Maloy and Peltola are joined on the Good Samaritan Remediation of Abandoned Hardrock Mines Act of 2024 by U.S. Reps. Susie Lee (D-NV), Russ Fulcher (R-ID), Jim Costa (D-CA), and Blake Moore (R-UT). The bill is identical to “Good Sam” legislation in the Senate, S. 2781, led by U.S. Sens. Martin Heinrich (D-NM) and James Risch (R-ID), that has 32 co-sponsors and cleared the Senate Environment and Public Works Committee by unanimous consent in January.

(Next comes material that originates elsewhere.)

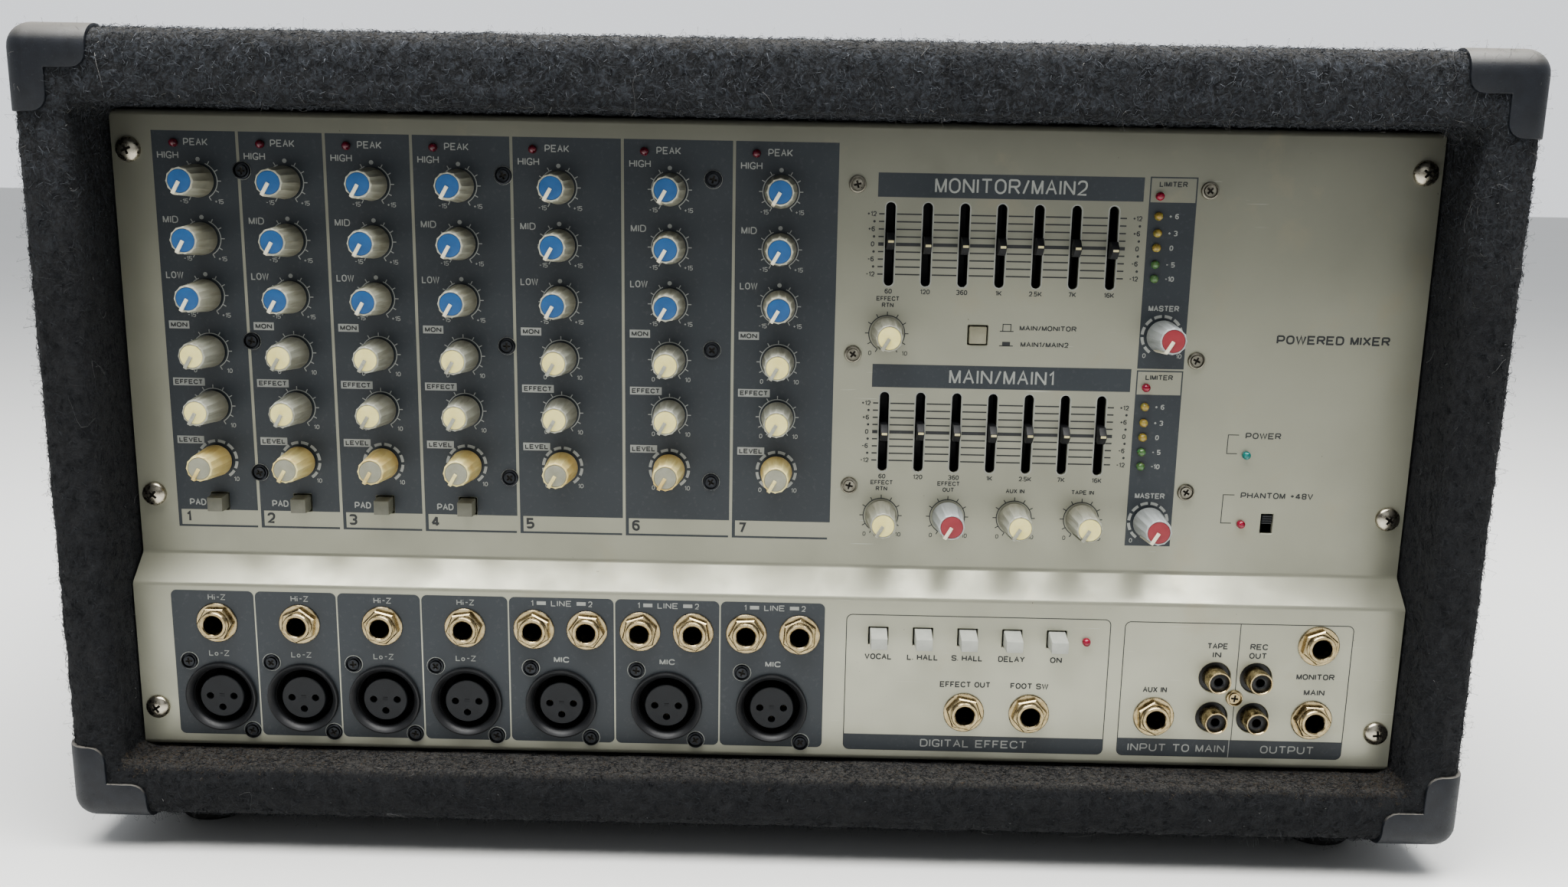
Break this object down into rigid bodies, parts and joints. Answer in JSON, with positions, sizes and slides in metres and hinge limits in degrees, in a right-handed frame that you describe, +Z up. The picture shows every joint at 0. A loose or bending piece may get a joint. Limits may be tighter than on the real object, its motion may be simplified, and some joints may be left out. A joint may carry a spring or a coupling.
{
  "type": "powered mixer with graphic equalizer",
  "caption": "Carpet-covered powered audio mixer: channel strips of rotary knobs, two slider graphic equalizers, level meters and rows of input and output sockets.",
  "frame": {"origin": "middle of the footprint, on the surface the feet stand on", "axes": "+Z up, +X to the operator's right along the width, -Y towards the operator"},
  "size_m": [0.485, 0.266, 0.2805],
  "materials": {
    "carpeted_plywood": "charcoal felt carpet glued over plywood",
    "panel_paint": "warm silver-grey semi-matte paint with dark printed blocks",
    "black_steel": "fine black powder coat",
    "zinc_steel": "zinc plated sheet",
    "circuit_board": "green solder mask",
    "sockets": "black plastic socket bodies with plated nuts and contacts",
    "heatsink_aluminium": "extruded, satin",
    "transformer_core": "wound core under polyester tape",
    "black_plastic": "fine moulded texture",
    "cream_cap_knob": "grey ribbed body with a cream cap",
    "level_knob": "yellowed cream ribbed body with a grey cap",
    "red_cap_knob": "grey ribbed body with a red cap",
    "beige_button": "satin moulded plastic",
    "grey_button": "satin moulded plastic",
    "light_grey_key": "satin moulded plastic"
  },
  "bodies": {
    "console": {"cabinet": "carpeted_plywood", "front_panel": "panel_paint", "rear_panel": "black_steel", "chassis_tray": "zinc_steel", "channel_board": "circuit_board", "equalizer_board": "circuit_board", "input_socket_board": "sockets", "output_socket_board": "sockets", "amplifier_heatsink": "heatsink_aluminium", "amplifier_board": "circuit_board", "supply_board": "circuit_board", "power_transformer": "transformer_core", "mains_inlet": "black_plastic"},
    "main_eq_fader_1": {"main_eq_fader_1": "black_plastic"},
    "main_eq_fader_7": {"main_eq_fader_7": "black_plastic"},
    "monitor_eq_fader_1": {"monitor_eq_fader_1": "black_plastic"},
    "monitor_eq_fader_7": {"monitor_eq_fader_7": "black_plastic"},
    "main_master_knob": {"main_master_knob": "red_cap_knob"},
    "ch1_level_knob": {"ch1_level_knob": "level_knob"},
    "ch1_effect_knob": {"ch1_effect_knob": "cream_cap_knob"},
    "pad_button_1": {"pad_button_1": "grey_button"},
    "main_monitor_button": {"main_monitor_button": "beige_button"},
    "effect_key_1": {"effect_key_1": "light_grey_key"},
    "phantom_switch": {"phantom_switch": "black_plastic"},
    "power_rocker": {"power_rocker": "black_plastic"},
    "monitor_master_knob": {"monitor_master_knob": "red_cap_knob"},
    "main_effect_return_knob": {"main_effect_return_knob": "cream_cap_knob"},
    "monitor_effect_return_knob": {"monitor_effect_return_knob": "cream_cap_knob"},
    "effect_out_knob": {"effect_out_knob": "red_cap_knob"},
    "aux_in_knob": {"aux_in_knob": "cream_cap_knob"},
    "tape_in_knob": {"tape_in_knob": "cream_cap_knob"},
    "effect_key_5": {"effect_key_5": "light_grey_key"},
    "pad_button_4": {"pad_button_4": "grey_button"},
    "ch2_effect_knob": {"ch2_effect_knob": "cream_cap_knob"},
    "ch2_level_knob": {"ch2_level_knob": "level_knob"},
    "ch3_effect_knob": {"ch3_effect_knob": "cream_cap_knob"},
    "ch3_level_knob": {"ch3_level_knob": "level_knob"},
    "ch4_effect_knob": {"ch4_effect_knob": "cream_cap_knob"},
    "ch4_level_knob": {"ch4_level_knob": "level_knob"},
    "ch5_effect_knob": {"ch5_effect_knob": "cream_cap_knob"},
    "ch5_level_knob": {"ch5_level_knob": "level_knob"},
    "ch6_effect_knob": {"ch6_effect_knob": "cream_cap_knob"},
    "ch6_level_knob": {"ch6_level_knob": "level_knob"},
    "ch7_effect_knob": {"ch7_effect_knob": "cream_cap_knob"},
    "ch7_level_knob": {"ch7_level_knob": "level_knob"},
    "main_eq_fader_2": {"main_eq_fader_2": "black_plastic"},
    "monitor_eq_fader_2": {"monitor_eq_fader_2": "black_plastic"},
    "main_eq_fader_3": {"main_eq_fader_3": "black_plastic"},
    "monitor_eq_fader_3": {"monitor_eq_fader_3": "black_plastic"},
    "main_eq_fader_4": {"main_eq_fader_4": "black_plastic"},
    "monitor_eq_fader_4": {"monitor_eq_fader_4": "black_plastic"},
    "main_eq_fader_5": {"main_eq_fader_5": "black_plastic"},
    "monitor_eq_fader_5": {"monitor_eq_fader_5": "black_plastic"},
    "main_eq_fader_6": {"main_eq_fader_6": "black_plastic"},
    "monitor_eq_fader_6": {"monitor_eq_fader_6": "black_plastic"},
    "pad_button_2": {"pad_button_2": "grey_button"},
    "pad_button_3": {"pad_button_3": "grey_button"},
    "effect_key_2": {"effect_key_2": "light_grey_key"},
    "effect_key_3": {"effect_key_3": "light_grey_key"},
    "effect_key_4": {"effect_key_4": "light_grey_key"}
  },
  "joints": [
    {"name": "main_eq_fader_1_slide", "type": "slide", "parent": "console", "child": "main_eq_fader_1", "axis": [0, 0, 1], "range_m": [-0.0103, 0.0097]},
    {"name": "main_eq_fader_7_slide", "type": "slide", "parent": "console", "child": "main_eq_fader_7", "axis": [0, 0, 1], "range_m": [-0.0107, 0.0093]},
    {"name": "monitor_eq_fader_1_slide", "type": "slide", "parent": "console", "child": "monitor_eq_fader_1", "axis": [0, 0, 1], "range_m": [-0.0112, 0.0088]},
    {"name": "monitor_eq_fader_7_slide", "type": "slide", "parent": "console", "child": "monitor_eq_fader_7", "axis": [0, 0, 1], "range_m": [-0.0095, 0.0105]},
    {"name": "main_master_turn", "type": "hinge", "parent": "console", "child": "main_master_knob", "pos_m": [0.1333, -0.1064, 0.1207], "axis": [0, 1, 0], "range_deg": [0, 300]},
    {"name": "ch1_level_turn", "type": "hinge", "parent": "console", "child": "ch1_level_knob", "pos_m": [-0.1937, -0.1064, 0.1362], "axis": [0, 1, 0], "range_deg": [0, 300]},
    {"name": "ch1_effect_turn", "type": "hinge", "parent": "console", "child": "ch1_effect_knob", "pos_m": [-0.1937, -0.1064, 0.1554], "axis": [0, 1, 0], "range_deg": [0, 300]},
    {"name": "pad_button_1_press", "type": "slide", "parent": "console", "child": "pad_button_1", "axis": [0, 1, 0], "range_m": [0, 0.003], "stiffness_N_per_m": 400},
    {"name": "main_monitor_button_latch", "type": "slide", "parent": "console", "child": "main_monitor_button", "axis": [0, -1, 0], "range_m": [0, 0.0035]},
    {"name": "effect_key_1_press", "type": "slide", "parent": "console", "child": "effect_key_1", "axis": [0, 1, 0], "range_m": [0, 0.003], "stiffness_N_per_m": 400},
    {"name": "phantom_switch_slide", "type": "slide", "parent": "console", "child": "phantom_switch", "axis": [0, 0, -1], "range_m": [0, 0.003]},
    {"name": "power_rocker_tip", "type": "hinge", "parent": "console", "child": "power_rocker", "pos_m": [-0.145, 0.1105, 0.075], "axis": [1, 0, 0], "range_deg": [0, 16]},
    {"name": "monitor_master_turn", "type": "hinge", "parent": "console", "child": "monitor_master_knob", "pos_m": [0.1333, -0.1064, 0.1862], "axis": [0, 1, 0], "range_deg": [0, 300]},
    {"name": "main_effect_return_turn", "type": "hinge", "parent": "console", "child": "main_effect_return_knob", "pos_m": [0.0394, -0.1064, 0.1211], "axis": [0, 1, 0], "range_deg": [0, 300]},
    {"name": "monitor_effect_return_turn", "type": "hinge", "parent": "console", "child": "monitor_effect_return_knob", "pos_m": [0.0394, -0.1064, 0.1853], "axis": [0, 1, 0], "range_deg": [0, 300]},
    {"name": "effect_out_turn", "type": "hinge", "parent": "console", "child": "effect_out_knob", "pos_m": [0.0628, -0.1064, 0.1211], "axis": [0, 1, 0], "range_deg": [0, 300]},
    {"name": "aux_in_turn", "type": "hinge", "parent": "console", "child": "aux_in_knob", "pos_m": [0.0862, -0.1064, 0.1211], "axis": [0, 1, 0], "range_deg": [0, 300]},
    {"name": "tape_in_turn", "type": "hinge", "parent": "console", "child": "tape_in_knob", "pos_m": [0.1098, -0.1064, 0.1211], "axis": [0, 1, 0], "range_deg": [0, 300]},
    {"name": "effect_key_5_press", "type": "slide", "parent": "console", "child": "effect_key_5", "axis": [0, 1, 0], "range_m": [0, 0.003], "stiffness_N_per_m": 400},
    {"name": "pad_button_4_press", "type": "slide", "parent": "console", "child": "pad_button_4", "axis": [0, 1, 0], "range_m": [0, 0.003], "stiffness_N_per_m": 400},
    {"name": "ch2_effect_turn", "type": "hinge", "parent": "console", "child": "ch2_effect_knob", "pos_m": [-0.1645, -0.1064, 0.1554], "axis": [0, 1, 0], "range_deg": [0, 300]},
    {"name": "ch2_level_turn", "type": "hinge", "parent": "console", "child": "ch2_level_knob", "pos_m": [-0.1645, -0.1064, 0.1362], "axis": [0, 1, 0], "range_deg": [0, 300]},
    {"name": "ch3_effect_turn", "type": "hinge", "parent": "console", "child": "ch3_effect_knob", "pos_m": [-0.1353, -0.1064, 0.1554], "axis": [0, 1, 0], "range_deg": [0, 300]},
    {"name": "ch3_level_turn", "type": "hinge", "parent": "console", "child": "ch3_level_knob", "pos_m": [-0.1353, -0.1064, 0.1362], "axis": [0, 1, 0], "range_deg": [0, 300]},
    {"name": "ch4_effect_turn", "type": "hinge", "parent": "console", "child": "ch4_effect_knob", "pos_m": [-0.1061, -0.1064, 0.1554], "axis": [0, 1, 0], "range_deg": [0, 300]},
    {"name": "ch4_level_turn", "type": "hinge", "parent": "console", "child": "ch4_level_knob", "pos_m": [-0.1061, -0.1064, 0.1362], "axis": [0, 1, 0], "range_deg": [0, 300]},
    {"name": "ch5_effect_turn", "type": "hinge", "parent": "console", "child": "ch5_effect_knob", "pos_m": [-0.0724, -0.1064, 0.1554], "axis": [0, 1, 0], "range_deg": [0, 300]},
    {"name": "ch5_level_turn", "type": "hinge", "parent": "console", "child": "ch5_level_knob", "pos_m": [-0.0724, -0.1064, 0.1362], "axis": [0, 1, 0], "range_deg": [0, 300]},
    {"name": "ch6_effect_turn", "type": "hinge", "parent": "console", "child": "ch6_effect_knob", "pos_m": [-0.035, -0.1064, 0.1554], "axis": [0, 1, 0], "range_deg": [0, 300]},
    {"name": "ch6_level_turn", "type": "hinge", "parent": "console", "child": "ch6_level_knob", "pos_m": [-0.035, -0.1064, 0.1362], "axis": [0, 1, 0], "range_deg": [0, 300]},
    {"name": "ch7_effect_turn", "type": "hinge", "parent": "console", "child": "ch7_effect_knob", "pos_m": [0.0024, -0.1064, 0.1554], "axis": [0, 1, 0], "range_deg": [0, 300]},
    {"name": "ch7_level_turn", "type": "hinge", "parent": "console", "child": "ch7_level_knob", "pos_m": [0.0024, -0.1064, 0.1362], "axis": [0, 1, 0], "range_deg": [0, 300]},
    {"name": "main_eq_fader_2_slide", "type": "slide", "parent": "console", "child": "main_eq_fader_2", "axis": [0, 0, 1], "range_m": [-0.0107, 0.0093]},
    {"name": "monitor_eq_fader_2_slide", "type": "slide", "parent": "console", "child": "monitor_eq_fader_2", "axis": [0, 0, 1], "range_m": [-0.01, 0.01]},
    {"name": "main_eq_fader_3_slide", "type": "slide", "parent": "console", "child": "main_eq_fader_3", "axis": [0, 0, 1], "range_m": [-0.0106, 0.0094]},
    {"name": "monitor_eq_fader_3_slide", "type": "slide", "parent": "console", "child": "monitor_eq_fader_3", "axis": [0, 0, 1], "range_m": [-0.01, 0.01]},
    {"name": "main_eq_fader_4_slide", "type": "slide", "parent": "console", "child": "main_eq_fader_4", "axis": [0, 0, 1], "range_m": [-0.0104, 0.0096]},
    {"name": "monitor_eq_fader_4_slide", "type": "slide", "parent": "console", "child": "monitor_eq_fader_4", "axis": [0, 0, 1], "range_m": [-0.01, 0.01]},
    {"name": "main_eq_fader_5_slide", "type": "slide", "parent": "console", "child": "main_eq_fader_5", "axis": [0, 0, 1], "range_m": [-0.0105, 0.0095]},
    {"name": "monitor_eq_fader_5_slide", "type": "slide", "parent": "console", "child": "monitor_eq_fader_5", "axis": [0, 0, 1], "range_m": [-0.0103, 0.0097]},
    {"name": "main_eq_fader_6_slide", "type": "slide", "parent": "console", "child": "main_eq_fader_6", "axis": [0, 0, 1], "range_m": [-0.0106, 0.0094]},
    {"name": "monitor_eq_fader_6_slide", "type": "slide", "parent": "console", "child": "monitor_eq_fader_6", "axis": [0, 0, 1], "range_m": [-0.01, 0.01]},
    {"name": "pad_button_2_press", "type": "slide", "parent": "console", "child": "pad_button_2", "axis": [0, 1, 0], "range_m": [0, 0.003], "stiffness_N_per_m": 400},
    {"name": "pad_button_3_press", "type": "slide", "parent": "console", "child": "pad_button_3", "axis": [0, 1, 0], "range_m": [0, 0.003], "stiffness_N_per_m": 400},
    {"name": "effect_key_2_press", "type": "slide", "parent": "console", "child": "effect_key_2", "axis": [0, 1, 0], "range_m": [0, 0.003], "stiffness_N_per_m": 400},
    {"name": "effect_key_3_press", "type": "slide", "parent": "console", "child": "effect_key_3", "axis": [0, 1, 0], "range_m": [0, 0.003], "stiffness_N_per_m": 400},
    {"name": "effect_key_4_press", "type": "slide", "parent": "console", "child": "effect_key_4", "axis": [0, 1, 0], "range_m": [0, 0.003], "stiffness_N_per_m": 400}
  ]
}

“There is no constituency for orange, polluted rivers,” said Chris Wood, Trout Unlimited president and CEO. “More than 40 percent of our western headwater streams—the places where trout live and communities get their drinking water—are negatively affected by abandoned hardrock mines. It is gratifying to see more than a bipartisan third of the U.S. Senate sponsoring legislation that would accelerate efforts by ‘Good Samaritans’ to clean up historic mine pollution. With today’s introduction of a House ‘Good Sam’ bill, we are closer than ever to advancing common-sense legislation that would help address one of the most pervasive water quality threats in America. We thank Representatives Maloy and Peltola for their leadership, and we look forward to getting this bill passed into law.”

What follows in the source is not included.